The rules currently require developers to:

  • avoid damaging internationally important sites such as Special Protection Areas (SPAs) and Special Areas of Conservation (SACs)
  • fully mitigate any harm caused 
  • or if not possible demonstrate that no less damaging alternatives exist and there is a public need for the development and compensate for unavoidable impact

Currently, it is suggested that new nuclear power stations could avoid some of these requirements. But there is now a growing push for these exemptions to be applied across all large developments in the UK Industrial Strategy, including major industrial facilities and nationally significant infrastructure projects. This would expose more of the country’s most sensitive nature sites- such as estuaries, which are vital feeding grounds for internationally important bird populations - to increased development pressure.  

Why is now such a bad time for these recommendations?

This comes at a moment when nature cannot afford further setbacks. The Office for Environmental Protection’s latest progress report shows the Government is largely off track in meeting its legally binding targets especially the first to halt the decline in species abundance by 2030 targets and its Environmental Improvement Plan commitments - including, improving protected sites, and achieving the UK’s goal to have 30% of the UK protected for nature by 2030.

Weakening environmental rules now would move those targets even further out of reach. Protected sites play a crucial role in stabilising and recovering nature across the wider landscape; if the safeguards around them are eroded with large scale development being exempted, the knock-on effects for species, habitats, and climate resilience will be profound. 

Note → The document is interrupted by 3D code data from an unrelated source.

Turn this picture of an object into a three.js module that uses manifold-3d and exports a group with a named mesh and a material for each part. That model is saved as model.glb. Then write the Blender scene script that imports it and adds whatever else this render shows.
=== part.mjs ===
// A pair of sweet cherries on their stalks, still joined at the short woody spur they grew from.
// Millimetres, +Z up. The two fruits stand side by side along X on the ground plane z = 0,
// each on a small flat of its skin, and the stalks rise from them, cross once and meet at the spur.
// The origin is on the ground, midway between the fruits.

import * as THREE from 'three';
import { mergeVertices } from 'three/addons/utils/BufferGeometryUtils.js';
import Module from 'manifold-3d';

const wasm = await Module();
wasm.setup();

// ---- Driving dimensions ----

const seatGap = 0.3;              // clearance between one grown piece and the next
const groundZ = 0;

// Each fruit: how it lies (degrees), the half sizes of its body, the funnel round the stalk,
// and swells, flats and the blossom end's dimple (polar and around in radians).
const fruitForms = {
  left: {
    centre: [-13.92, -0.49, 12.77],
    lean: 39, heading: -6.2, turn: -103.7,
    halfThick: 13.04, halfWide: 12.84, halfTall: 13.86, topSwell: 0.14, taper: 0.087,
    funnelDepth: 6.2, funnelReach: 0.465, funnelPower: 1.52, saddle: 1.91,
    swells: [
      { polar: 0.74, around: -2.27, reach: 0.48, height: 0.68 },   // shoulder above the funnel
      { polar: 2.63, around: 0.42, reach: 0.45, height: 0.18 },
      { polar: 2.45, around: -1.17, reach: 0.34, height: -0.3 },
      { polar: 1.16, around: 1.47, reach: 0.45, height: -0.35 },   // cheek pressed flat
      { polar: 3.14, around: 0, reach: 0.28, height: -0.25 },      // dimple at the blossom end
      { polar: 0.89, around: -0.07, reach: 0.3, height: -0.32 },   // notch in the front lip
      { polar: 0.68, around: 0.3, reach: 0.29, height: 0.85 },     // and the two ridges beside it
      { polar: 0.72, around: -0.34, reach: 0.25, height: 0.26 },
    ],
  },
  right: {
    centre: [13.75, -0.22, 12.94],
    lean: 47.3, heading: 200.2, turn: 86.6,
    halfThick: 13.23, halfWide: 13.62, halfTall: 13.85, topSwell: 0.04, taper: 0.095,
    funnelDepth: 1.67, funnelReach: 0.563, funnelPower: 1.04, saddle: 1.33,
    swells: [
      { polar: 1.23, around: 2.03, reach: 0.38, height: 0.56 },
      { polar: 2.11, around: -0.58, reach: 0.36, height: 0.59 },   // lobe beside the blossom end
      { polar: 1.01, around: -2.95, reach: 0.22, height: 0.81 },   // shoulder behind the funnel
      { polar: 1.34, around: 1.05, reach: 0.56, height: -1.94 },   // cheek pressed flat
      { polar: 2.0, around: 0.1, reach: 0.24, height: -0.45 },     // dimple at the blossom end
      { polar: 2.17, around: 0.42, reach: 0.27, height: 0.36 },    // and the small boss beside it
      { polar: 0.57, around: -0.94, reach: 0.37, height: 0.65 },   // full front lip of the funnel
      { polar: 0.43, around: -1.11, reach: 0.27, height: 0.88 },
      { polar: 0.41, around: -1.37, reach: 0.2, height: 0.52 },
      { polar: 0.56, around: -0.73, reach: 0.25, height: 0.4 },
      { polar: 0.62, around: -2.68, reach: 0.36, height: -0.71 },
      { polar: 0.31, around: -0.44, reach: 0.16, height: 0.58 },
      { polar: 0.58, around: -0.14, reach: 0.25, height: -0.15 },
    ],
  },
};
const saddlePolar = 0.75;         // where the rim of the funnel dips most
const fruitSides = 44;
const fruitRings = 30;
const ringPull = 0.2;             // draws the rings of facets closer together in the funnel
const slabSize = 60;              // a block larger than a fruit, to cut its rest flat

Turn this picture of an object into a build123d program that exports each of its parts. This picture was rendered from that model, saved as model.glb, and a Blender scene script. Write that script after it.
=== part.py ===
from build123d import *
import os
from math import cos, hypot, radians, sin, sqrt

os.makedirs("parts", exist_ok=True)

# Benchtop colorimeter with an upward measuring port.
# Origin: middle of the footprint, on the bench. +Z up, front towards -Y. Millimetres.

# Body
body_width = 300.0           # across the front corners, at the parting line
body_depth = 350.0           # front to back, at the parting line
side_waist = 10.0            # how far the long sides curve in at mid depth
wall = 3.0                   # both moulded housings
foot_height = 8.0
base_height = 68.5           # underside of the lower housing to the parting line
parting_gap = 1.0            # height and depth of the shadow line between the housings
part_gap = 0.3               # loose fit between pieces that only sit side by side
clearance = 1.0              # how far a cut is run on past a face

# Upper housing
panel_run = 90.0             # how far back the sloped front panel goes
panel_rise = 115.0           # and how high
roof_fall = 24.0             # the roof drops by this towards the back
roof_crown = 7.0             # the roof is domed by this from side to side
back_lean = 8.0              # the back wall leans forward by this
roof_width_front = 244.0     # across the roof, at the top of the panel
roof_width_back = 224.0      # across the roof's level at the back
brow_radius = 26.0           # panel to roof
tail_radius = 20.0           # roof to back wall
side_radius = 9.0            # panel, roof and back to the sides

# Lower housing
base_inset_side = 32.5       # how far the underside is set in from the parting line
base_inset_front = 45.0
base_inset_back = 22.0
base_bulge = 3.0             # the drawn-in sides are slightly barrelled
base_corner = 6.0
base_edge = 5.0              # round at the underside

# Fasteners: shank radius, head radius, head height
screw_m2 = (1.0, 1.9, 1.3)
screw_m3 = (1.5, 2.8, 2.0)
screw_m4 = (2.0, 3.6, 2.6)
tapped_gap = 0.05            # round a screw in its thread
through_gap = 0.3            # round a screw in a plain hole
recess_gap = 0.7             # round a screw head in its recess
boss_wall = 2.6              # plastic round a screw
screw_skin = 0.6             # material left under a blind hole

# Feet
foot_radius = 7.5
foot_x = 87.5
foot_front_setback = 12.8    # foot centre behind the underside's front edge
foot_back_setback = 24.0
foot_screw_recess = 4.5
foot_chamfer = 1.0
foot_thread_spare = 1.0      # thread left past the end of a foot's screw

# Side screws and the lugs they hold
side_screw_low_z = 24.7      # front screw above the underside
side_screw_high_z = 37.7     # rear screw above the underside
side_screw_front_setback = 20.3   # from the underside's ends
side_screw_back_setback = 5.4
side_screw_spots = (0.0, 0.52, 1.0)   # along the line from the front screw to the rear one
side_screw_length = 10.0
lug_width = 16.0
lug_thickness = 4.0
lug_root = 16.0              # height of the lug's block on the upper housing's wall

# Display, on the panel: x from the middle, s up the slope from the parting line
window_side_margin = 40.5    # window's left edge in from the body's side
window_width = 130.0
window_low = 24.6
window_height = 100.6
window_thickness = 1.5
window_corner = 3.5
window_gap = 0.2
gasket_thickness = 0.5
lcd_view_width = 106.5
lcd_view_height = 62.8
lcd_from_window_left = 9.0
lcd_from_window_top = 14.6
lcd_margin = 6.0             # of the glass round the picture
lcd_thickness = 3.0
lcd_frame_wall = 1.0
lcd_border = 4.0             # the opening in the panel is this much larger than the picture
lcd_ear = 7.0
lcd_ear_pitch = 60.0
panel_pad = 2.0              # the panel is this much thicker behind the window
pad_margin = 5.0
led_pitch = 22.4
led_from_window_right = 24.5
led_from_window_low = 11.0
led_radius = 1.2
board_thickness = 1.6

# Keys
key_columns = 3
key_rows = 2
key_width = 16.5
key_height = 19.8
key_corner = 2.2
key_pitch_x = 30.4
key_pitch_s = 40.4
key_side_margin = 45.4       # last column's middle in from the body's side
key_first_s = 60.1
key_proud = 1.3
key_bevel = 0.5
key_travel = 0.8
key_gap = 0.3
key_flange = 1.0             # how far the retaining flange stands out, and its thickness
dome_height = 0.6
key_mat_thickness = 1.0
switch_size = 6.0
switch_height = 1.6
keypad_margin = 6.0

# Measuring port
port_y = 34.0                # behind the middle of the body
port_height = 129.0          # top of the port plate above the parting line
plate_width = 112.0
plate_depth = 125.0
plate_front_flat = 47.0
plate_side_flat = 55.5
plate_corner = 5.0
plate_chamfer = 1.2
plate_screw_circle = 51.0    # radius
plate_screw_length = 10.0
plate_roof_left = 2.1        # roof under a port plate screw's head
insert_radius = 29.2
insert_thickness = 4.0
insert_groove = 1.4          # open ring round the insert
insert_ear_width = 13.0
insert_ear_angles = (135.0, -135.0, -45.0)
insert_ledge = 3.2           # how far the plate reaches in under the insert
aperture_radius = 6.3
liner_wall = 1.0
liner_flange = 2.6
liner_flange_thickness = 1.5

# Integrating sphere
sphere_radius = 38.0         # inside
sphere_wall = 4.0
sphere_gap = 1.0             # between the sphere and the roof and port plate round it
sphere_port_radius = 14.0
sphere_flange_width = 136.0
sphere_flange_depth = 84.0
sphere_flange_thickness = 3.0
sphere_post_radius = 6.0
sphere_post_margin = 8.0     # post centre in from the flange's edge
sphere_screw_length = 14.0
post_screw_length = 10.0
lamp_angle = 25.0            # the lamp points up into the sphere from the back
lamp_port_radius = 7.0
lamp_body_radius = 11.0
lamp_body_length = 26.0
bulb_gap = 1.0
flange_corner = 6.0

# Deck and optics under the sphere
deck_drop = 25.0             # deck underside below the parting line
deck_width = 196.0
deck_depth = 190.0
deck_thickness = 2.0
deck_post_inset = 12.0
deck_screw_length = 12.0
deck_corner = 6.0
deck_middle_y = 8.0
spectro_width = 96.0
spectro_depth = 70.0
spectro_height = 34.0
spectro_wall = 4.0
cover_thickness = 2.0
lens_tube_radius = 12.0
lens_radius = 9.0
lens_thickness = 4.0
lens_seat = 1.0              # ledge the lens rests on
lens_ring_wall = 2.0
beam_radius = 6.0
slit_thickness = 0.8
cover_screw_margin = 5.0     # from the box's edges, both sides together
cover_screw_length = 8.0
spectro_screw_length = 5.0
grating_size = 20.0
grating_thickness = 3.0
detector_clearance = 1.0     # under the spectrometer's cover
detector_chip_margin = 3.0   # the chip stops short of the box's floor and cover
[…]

Rules that were created to protect the best of our natural world should not be rolled back when nature is already in steep decline - especially when independent evidence is telling us that we need to speed up and scale up nature’s recovery, not cut back.

What needs to change?

Whilst there are a lot of important issues to deal with, 3 recommendations pose a huge risk to nature

  • Recommendations 11 & 12:  “streamline the Habitats Regulations”

This could reduce the level of scrutiny required before developments are consented allowing projects that cause harm to Special Protection Areas and Special Areas of Conservation to progress more easily, by lowering the threshold for what counts as “acceptable” environmental damage, reducing requirements for avoidance and mitigation, and only requiring compensatory conservation measures away from the damaged protected sites. Here, ‘streamlining’ means stripping back legal safeguards - removing the tests for environmental damage, the duties to avoid harm, and the requirements for full mitigation or compensation. 

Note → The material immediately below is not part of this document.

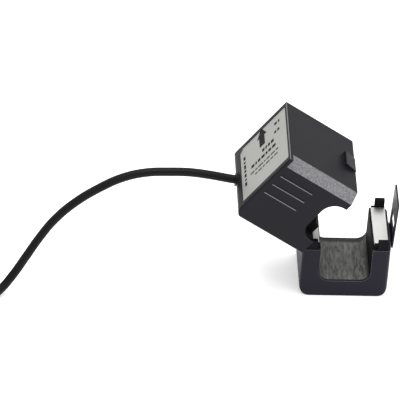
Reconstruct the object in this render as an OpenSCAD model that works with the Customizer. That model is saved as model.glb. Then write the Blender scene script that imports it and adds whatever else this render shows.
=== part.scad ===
// Split-core current transformer, standing on its hinged lid with the winding housing swung open.
// Millimetres. +X points from the hinge side to the catch side, +Y runs along the measured
// conductor, +Z is up. The origin is the centre of the lid's base.

/* [Body] */
// Width of the lid and the housing, from the hinge side to the catch side
body_w = 45; // [42:0.5:56]
// Angle between lid and housing when the hinge rests on its stop
open_angle = 55; // [40:1:70]

/* [Lid] */
// Depth of the lid along the conductor
lid_d = 34; // [33.6:0.2:40]
// Height of the lid up to its parting edge
lid_h = 30.4; // [28:0.2:36]
// Thickness of the lid's outer walls and floor
lid_wall = 1.3; // [1:0.1:1.4]
// Thickness of the lid's front and back walls
lid_end_wall = 1.4; // [1.1:0.1:1.4]
// Radius of the two lower edges that run along the conductor
lid_bottom_r = 5.5; // [3:0.5:7]
// Radius of the four upright edges
lid_edge_r = 2.4; // [1.5:0.1:3]

/* [Conductor window] */
// Width of each arm beside the window
arm_w = 9.3; // [9.3:0.1:10]
// Height of the window's floor above the base
window_floor = 9.8; // [9.6:0.2:12]
// Radius of the window's lower corners
window_r = 5.5; // [3:0.5:8]
// Thickness of the moulded liner round the window
liner_t = 0.8; // [0.6:0.1:0.8]
// Depth of the notch in the front and back walls of the housing
notch_h = 9.5; // [8:0.5:10]
// Radius of the upper corners of that notch
notch_r = 8; // [4:0.5:8]
// Width of the arch that seats on the conductor, at the parting plane
arch_w = 16.8; // [14:0.2:20]
// Height of the crown of that arch
arch_h = 5.6; // [4:0.2:7]

/* [Cut core] */
// Height of the front guide tabs above the pole faces
tab_front_up = 2.6; // [1:0.1:4]
// Height of the back guide tabs above the pole faces
tab_back_up = 4.4; // [1:0.1:4.6]
// Width of the guide tabs
tab_w = 5; // [3:0.2:5]
// Shift of the front tab on the hinge side, away from the hinge
tab_shift = 0.8; // [0:0.1:0.8]
// Build-up of the wound steel strip
core_t = 7; // [5:0.2:7]
// Width of the steel strip, along the conductor
core_d = 28; // [20:0.5:28]
// Inner bending radius of the strip
core_r = 2; // [1:0.5:2]
// Height by which the lid's pole faces stand above its parting edge
core_proud = 2.8; // [1.5:0.1:3]
// Gap between the pole faces when the housing is shut
pole_gap = 0.1; // [0.05:0.05:0.3]
// Height of the upper core's yoke above the parting plane
yoke_z = 20; // [19:0.5:22]

/* [Housing] */
// Depth of the housing along the conductor
housing_d = 45.8; // [45:0.2:52]
// Height of the housing above the parting plane
housing_h = 43.5; // [43:0.5:52]
// Thickness of the housing's side walls
housing_wall = 1; // [0.8:0.1:1]
// Thickness of the wall that carries the label
housing_top_wall = 2.4; // [2:0.2:3]
// Radius between the label face and the hinge side
housing_shoulder_r = 5; // [4:0.5:6]
// Radius of the other outer edges
housing_edge_r = 1.2; // [0.6:0.1:1.5]
// Width of the bevelled front edge, measured across the front
bevel_x = 5.2; // [3:0.2:6]
// Depth of the bevelled front edge, measured along the conductor
bevel_y = 4.4; // [3:0.2:6]
// Thickness of the full corner that is left above the bevel
bevel_lip = 1.9; // [1:0.1:3]
// Number of fine ribs on the front
rib_count = 3; // [1:1:4]
// Distance between the ribs
rib_pitch = 6.4; // [4:0.2:8]
// Length of the ribs
rib_l = 20.3; // [12:0.5:22]

/* [Label] */
// Depth of the recess that the label lies in
label_recess = 0.8; // [0.4:0.1:1]
// Thickness of the label plate
label_t = 0.5; // [0.2:0.1:0.6]
// Bare margin on the hinge side of the label
label_margin_hinge = 7.1; // [6.6:0.1:9]
// Bare margin on the catch side of the label
label_margin_catch = 1.4; // [1.2:0.1:3]
// Bare margin at the front and the back of the label
label_margin_end = 3.1; // [2:0.1:5]
// Size of the label's one cut corner
label_cut = 3; // [2:0.5:5]

/* [Hinge] */
// Distance of the hinge axis outside the lid's side wall
hinge_out = 3; // [2.8:0.1:4]
// Height of the hinge axis above the parting plane
hinge_up = 0.3; // [0.2:0.05:0.5]
// Radius of the hinge knuckles
knuckle_r = 2.3; // [2:0.1:2.4]
// Radius of the hinge pin
pin_r = 1; // [0.8:0.1:1.2]
// Length of the housing's middle knuckle
mid_knuckle_l = 10; // [8:0.5:12]
// Length of each knuckle on the lid
lid_knuckle_l = 6; // [4:0.5:7]

/* [Latch] */
// Width of the latch plate along the conductor
latch_w = 18; // [16:0.5:20]
// Height of the latch plate above the parting edge
latch_up = 21.4; // [18:0.2:24]
// Thickness of the latch plate
latch_t = 0.9; // [0.7:0.1:1.1]
// Space between the plate and the lid's wall when the plate stands upright
latch_off = 1.3; // [1.3:0.1:1.8]
// Outward lean of the plate when nothing presses on it
latch_lean = 2; // [2:0.5:4]
// Shift of the latch and the catch behind the middle of the lid
latch_shift = 2.5; // [0:0.5:2.5]
// Length of the catch along the conductor
catch_l = 10.4; // [8:0.2:12]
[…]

This would particularly affect habitats like saltmarshes, lowland heaths, ancient woodlands and rivers, coastal bird breeding sites, and peatlands - places that depend on strong legal safeguards to withstand development pressure and ensure they can deliver their purpose.

  • Recommendation 19:  weakens duties in National Parks and National Landscapes

This would “remove or constrain” the duty requiring public bodies and planning authorities to further the purposes of these landscapes. This duty is central to ensuring that National Parks and landscapes retain their wildlife, character, and cultural value.
Taken together, these changes would make it far harder for the UK to meet its legally binding nature recovery targets and its international commitments especially to protect 30% of land and sea by 2030.

Can we stop it?

Yes - and this is exactly the right moment to act.

These proposals are only recommendations currently. They are still being considered by officials across all relevant departments including the Department for Energy Security and Net Zero and the Department for Environment, Food and Rural Affairs, which means MPs have a real chance to influence the Prime Minister’s approach before any decision is made to draft even more new legislation.

Recent evidence also shows that the report driving these proposals contains significant factual errors. Independent analysis found that some of its key claims - such as the costs and benefits of fish protection measures at Hinkley Point C - were wildly inaccurate

Once new legislation is proposed, especially if it bundles together wider planning or infrastructure reforms, stopping it becomes far more difficult.

2026 is a critical year for nature and it is the chance for us to make sure that the UK Government is back on track to meet its legally binding targets. The decisions taken over the next few months will determine whether the UK closes that gap or falls even further behind.

In the run up to the King’s Speech in May, where the agenda for the next Parliamentary session is being shaped and any new laws that may impact nature or planning considered, now is the time to give MPs the strongest possible opportunity to push back against deregulation before the direction of travel is locked in.

There’s more to come and more to do, but by speaking up today, you can help prevent a damaging shift towards weaker protections and make sure our most precious places remain safe for nature - and for future generations.